* [Problem details] Find all lines in the listing that include the word "picks", then copy them.

* [Material provided]
____
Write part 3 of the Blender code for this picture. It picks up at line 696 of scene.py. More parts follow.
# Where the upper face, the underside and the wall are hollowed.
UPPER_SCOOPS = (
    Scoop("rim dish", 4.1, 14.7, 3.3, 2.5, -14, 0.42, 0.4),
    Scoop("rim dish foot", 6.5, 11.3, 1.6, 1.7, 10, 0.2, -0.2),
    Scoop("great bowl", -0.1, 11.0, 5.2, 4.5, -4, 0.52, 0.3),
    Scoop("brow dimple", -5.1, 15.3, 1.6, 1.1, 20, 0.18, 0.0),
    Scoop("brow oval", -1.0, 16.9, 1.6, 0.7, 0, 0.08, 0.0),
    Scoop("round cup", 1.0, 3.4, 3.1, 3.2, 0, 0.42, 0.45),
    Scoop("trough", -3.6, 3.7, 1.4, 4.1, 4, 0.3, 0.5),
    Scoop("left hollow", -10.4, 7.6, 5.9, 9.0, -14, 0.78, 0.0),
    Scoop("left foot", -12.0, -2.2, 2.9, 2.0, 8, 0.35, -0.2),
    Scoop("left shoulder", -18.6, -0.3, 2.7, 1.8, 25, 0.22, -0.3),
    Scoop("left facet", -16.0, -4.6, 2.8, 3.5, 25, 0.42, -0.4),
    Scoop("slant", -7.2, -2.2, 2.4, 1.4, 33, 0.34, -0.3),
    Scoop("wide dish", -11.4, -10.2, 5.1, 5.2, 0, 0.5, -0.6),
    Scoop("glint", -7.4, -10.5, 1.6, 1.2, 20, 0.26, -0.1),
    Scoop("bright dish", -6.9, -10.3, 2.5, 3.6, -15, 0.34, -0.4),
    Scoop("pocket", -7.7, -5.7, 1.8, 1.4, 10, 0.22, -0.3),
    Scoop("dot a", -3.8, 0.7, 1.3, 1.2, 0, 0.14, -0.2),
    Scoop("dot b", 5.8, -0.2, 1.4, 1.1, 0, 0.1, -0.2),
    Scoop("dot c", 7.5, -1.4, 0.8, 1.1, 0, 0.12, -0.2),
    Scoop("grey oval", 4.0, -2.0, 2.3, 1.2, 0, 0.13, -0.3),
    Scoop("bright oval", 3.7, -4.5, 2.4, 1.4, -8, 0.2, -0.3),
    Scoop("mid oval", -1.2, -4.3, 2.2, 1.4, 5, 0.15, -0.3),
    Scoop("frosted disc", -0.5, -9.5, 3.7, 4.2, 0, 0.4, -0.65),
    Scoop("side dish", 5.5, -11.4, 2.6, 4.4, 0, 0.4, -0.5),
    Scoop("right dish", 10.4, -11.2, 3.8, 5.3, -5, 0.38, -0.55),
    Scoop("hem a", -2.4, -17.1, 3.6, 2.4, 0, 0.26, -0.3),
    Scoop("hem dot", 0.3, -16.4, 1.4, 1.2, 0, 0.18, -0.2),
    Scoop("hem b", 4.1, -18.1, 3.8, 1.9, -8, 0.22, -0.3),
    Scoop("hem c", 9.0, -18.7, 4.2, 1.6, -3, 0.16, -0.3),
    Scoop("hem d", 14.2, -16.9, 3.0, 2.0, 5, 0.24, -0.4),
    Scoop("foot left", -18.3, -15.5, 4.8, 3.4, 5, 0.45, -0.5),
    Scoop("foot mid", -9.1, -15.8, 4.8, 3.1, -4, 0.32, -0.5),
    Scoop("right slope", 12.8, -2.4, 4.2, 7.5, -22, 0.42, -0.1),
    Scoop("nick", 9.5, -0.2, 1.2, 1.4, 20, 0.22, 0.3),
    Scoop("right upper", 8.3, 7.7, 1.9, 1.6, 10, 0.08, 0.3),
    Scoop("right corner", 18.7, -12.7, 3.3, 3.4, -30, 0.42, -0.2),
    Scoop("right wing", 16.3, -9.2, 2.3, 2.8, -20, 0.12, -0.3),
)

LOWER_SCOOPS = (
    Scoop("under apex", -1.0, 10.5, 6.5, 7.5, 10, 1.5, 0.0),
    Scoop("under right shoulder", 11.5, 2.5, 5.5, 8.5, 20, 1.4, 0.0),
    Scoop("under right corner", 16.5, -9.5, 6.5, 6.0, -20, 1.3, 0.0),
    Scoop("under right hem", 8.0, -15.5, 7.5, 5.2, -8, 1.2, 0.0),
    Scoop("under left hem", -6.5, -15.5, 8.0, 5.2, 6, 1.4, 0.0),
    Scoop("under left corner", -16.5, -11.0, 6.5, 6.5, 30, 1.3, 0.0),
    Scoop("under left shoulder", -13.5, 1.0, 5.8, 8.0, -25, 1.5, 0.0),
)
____
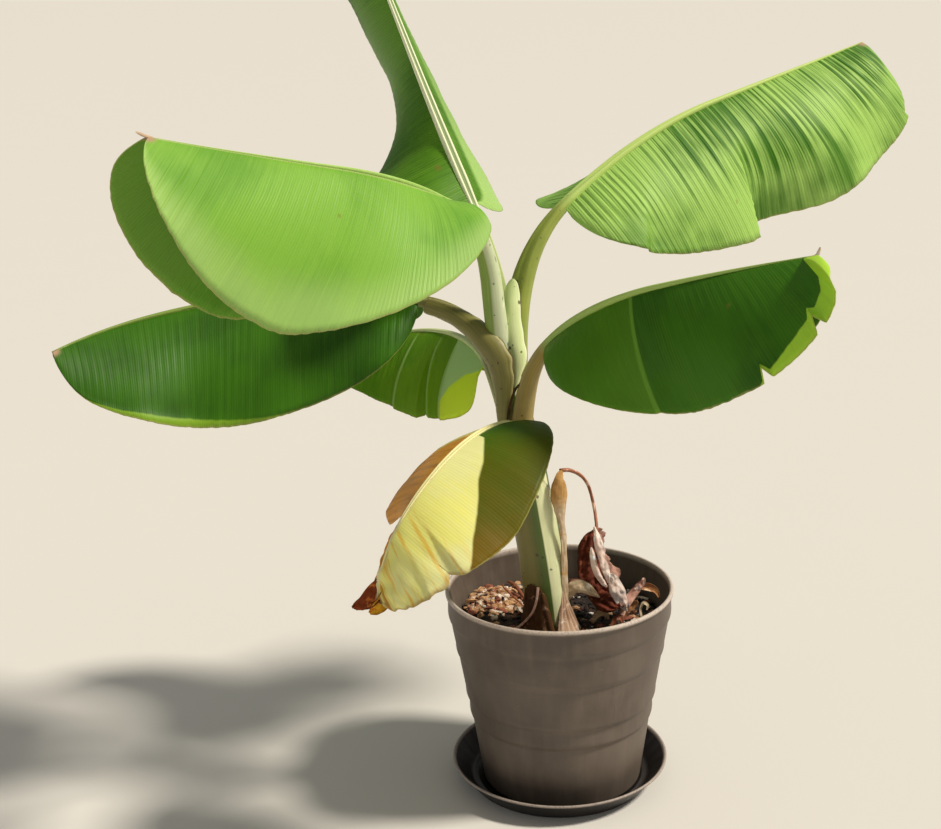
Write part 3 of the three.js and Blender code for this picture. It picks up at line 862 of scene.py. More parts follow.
____
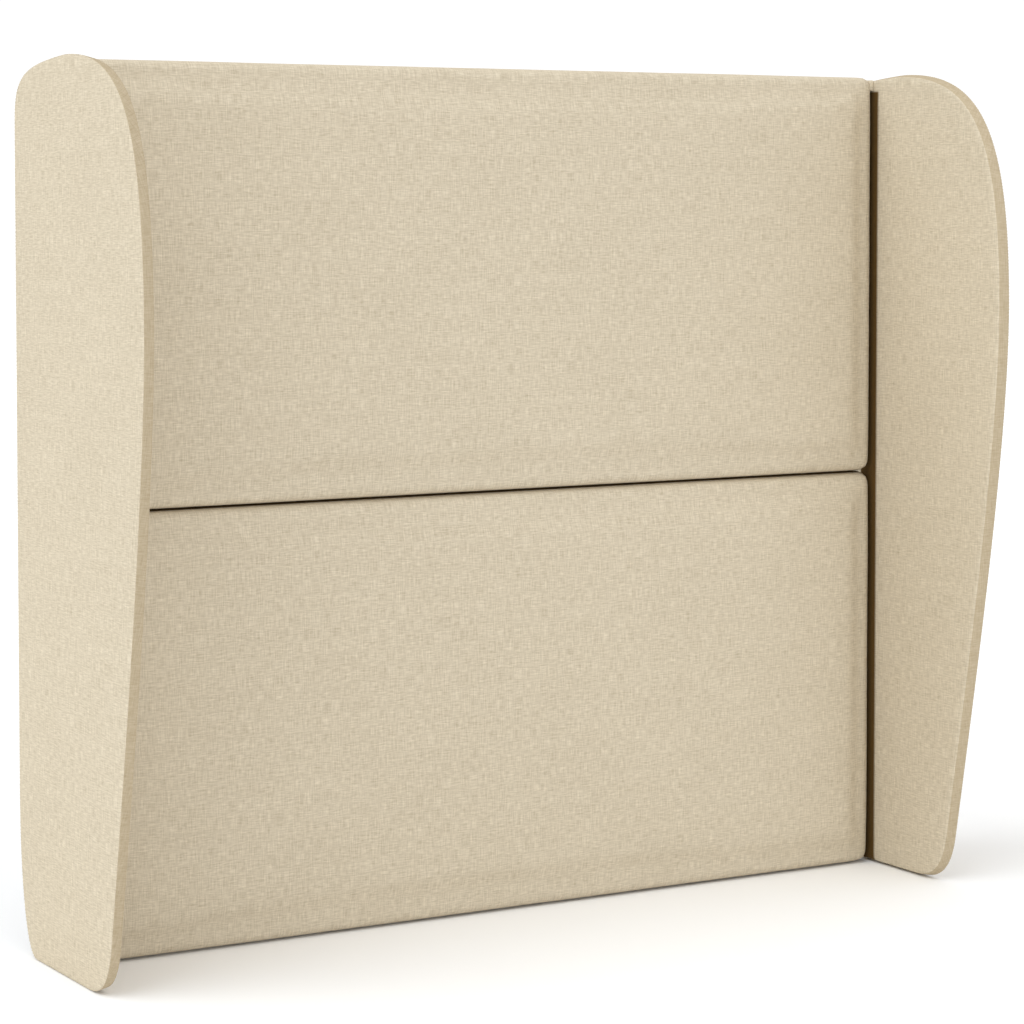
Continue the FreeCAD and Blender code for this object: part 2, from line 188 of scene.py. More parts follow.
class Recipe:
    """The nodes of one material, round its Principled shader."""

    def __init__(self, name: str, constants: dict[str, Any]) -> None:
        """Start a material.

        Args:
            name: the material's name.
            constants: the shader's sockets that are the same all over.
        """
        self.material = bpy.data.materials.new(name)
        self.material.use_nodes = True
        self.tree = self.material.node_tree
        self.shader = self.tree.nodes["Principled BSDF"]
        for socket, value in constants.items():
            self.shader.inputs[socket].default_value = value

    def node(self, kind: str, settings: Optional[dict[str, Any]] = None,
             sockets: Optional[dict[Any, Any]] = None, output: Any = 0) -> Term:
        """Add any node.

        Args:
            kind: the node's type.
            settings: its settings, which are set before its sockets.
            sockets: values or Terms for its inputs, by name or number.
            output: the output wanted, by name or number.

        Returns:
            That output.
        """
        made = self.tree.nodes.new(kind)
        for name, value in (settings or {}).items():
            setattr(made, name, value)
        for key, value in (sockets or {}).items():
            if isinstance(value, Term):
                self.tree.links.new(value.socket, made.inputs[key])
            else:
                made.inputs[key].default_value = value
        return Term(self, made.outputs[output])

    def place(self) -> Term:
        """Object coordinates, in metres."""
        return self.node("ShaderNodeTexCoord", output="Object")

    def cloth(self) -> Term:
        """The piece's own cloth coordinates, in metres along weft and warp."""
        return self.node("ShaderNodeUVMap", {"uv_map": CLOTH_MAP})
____
* [Solution for this task]
Write part 3 of the Blender code for this picture. It picks up at line 696 of scene.py. More parts follow.
Write part 3 of the three.js and Blender code for this picture. It picks up at line 862 of scene.py. More parts follow.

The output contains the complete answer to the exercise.